Jujur saja orang tua mana pun jika tak diingatkan memang sering marah. Padahal ia lupa. Apa lagi saat menyaksikan "pertarungan" di layar televisi. Kita saja pun demikian saat menyaksikan sebuah pertandingan final sepakbola Piala Dunia, misalnya.
Namun sebagai orang yang pernah memimpin organisasi kemasyarakatan Islam terbesar, termasuk jadi "komandan" partai "surga", Pak Tua atau Amien Rais pernah merasakan ikut larut dalam kerumunan manusia di Masjidil Haram.
Di sini, ketika mengenakan pakaian ihram, tentu Pak Tua sadar betul akan larangan-larangannya. Alangkah eloknya jika larangan itu kembali diingat-ingat sebagai bekal menghadapi hari kematian.
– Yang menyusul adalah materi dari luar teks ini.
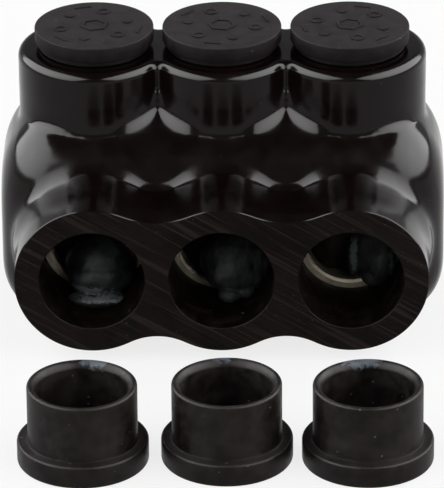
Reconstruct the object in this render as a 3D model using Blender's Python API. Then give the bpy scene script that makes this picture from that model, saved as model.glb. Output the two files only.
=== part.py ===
"""Insulated multi-tap connector: three wire ports side by side, one clamping screw over each.

The soft insulating case stands on its flat base. X runs along the row of ports, the cut face
of the port collars looks to -Y and the screw towers rise to +Z. The axes of the towers lie in
the plane Y = 0. The three stoppers of the wire ports stand on the same surface, in front.
Sizes are millimetres up to the point where a mesh is made, which is in metres.
"""
import math

import bmesh
import bpy
from mathutils import Matrix, Vector
from mathutils.bvhtree import BVHTree

for old in list(bpy.data.objects):
    bpy.data.objects.remove(old, do_unlink=True)

MM = 0.001

# The row
NAMES = ("left", "middle", "right")
PITCH = 26.0                # between neighbouring wire ports
FIT_GAP = 0.3               # clearance between pieces that touch

# The metal block that joins the wires
BORE_DIA = 18.2             # takes one wire
BORE_WALL = 4.2             # metal beside, below and behind a bore
THREAD_DEPTH = 9.4          # metal above a bore, tapped for the clamping screw
BLOCK_DEPTH = 31.6          # front face to back face
SCREW_SETBACK = 17.9        # front face of the block to the screws' axes
BLOCK_EDGE = 2.2            # chamfer along the block's outer edges
DRILL_POINT = 118.0         # degrees, at the end of a blind bore

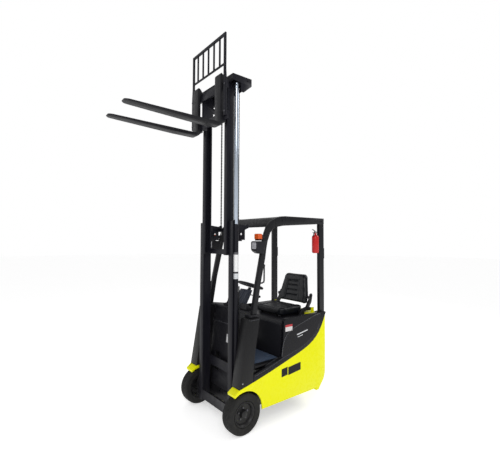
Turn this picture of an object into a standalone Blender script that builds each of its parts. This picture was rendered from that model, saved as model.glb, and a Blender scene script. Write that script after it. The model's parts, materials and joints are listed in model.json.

Sayogianya Amien Rais memandang kerumunan manusia bukan diarahkan seperti yang diskenariokan, membangun people power, tapi mengarahkan kumpulan manusia yang ikhlas untuk mencapai ridho Allah saat Ramadan ini. Ya, seperti kala berada di Masjidil Haram yang dimuliakan Allah.
Pak Tua, Amien Rais, kunantikan keikhlasannya untuk melakukan Taubatan Nasuha.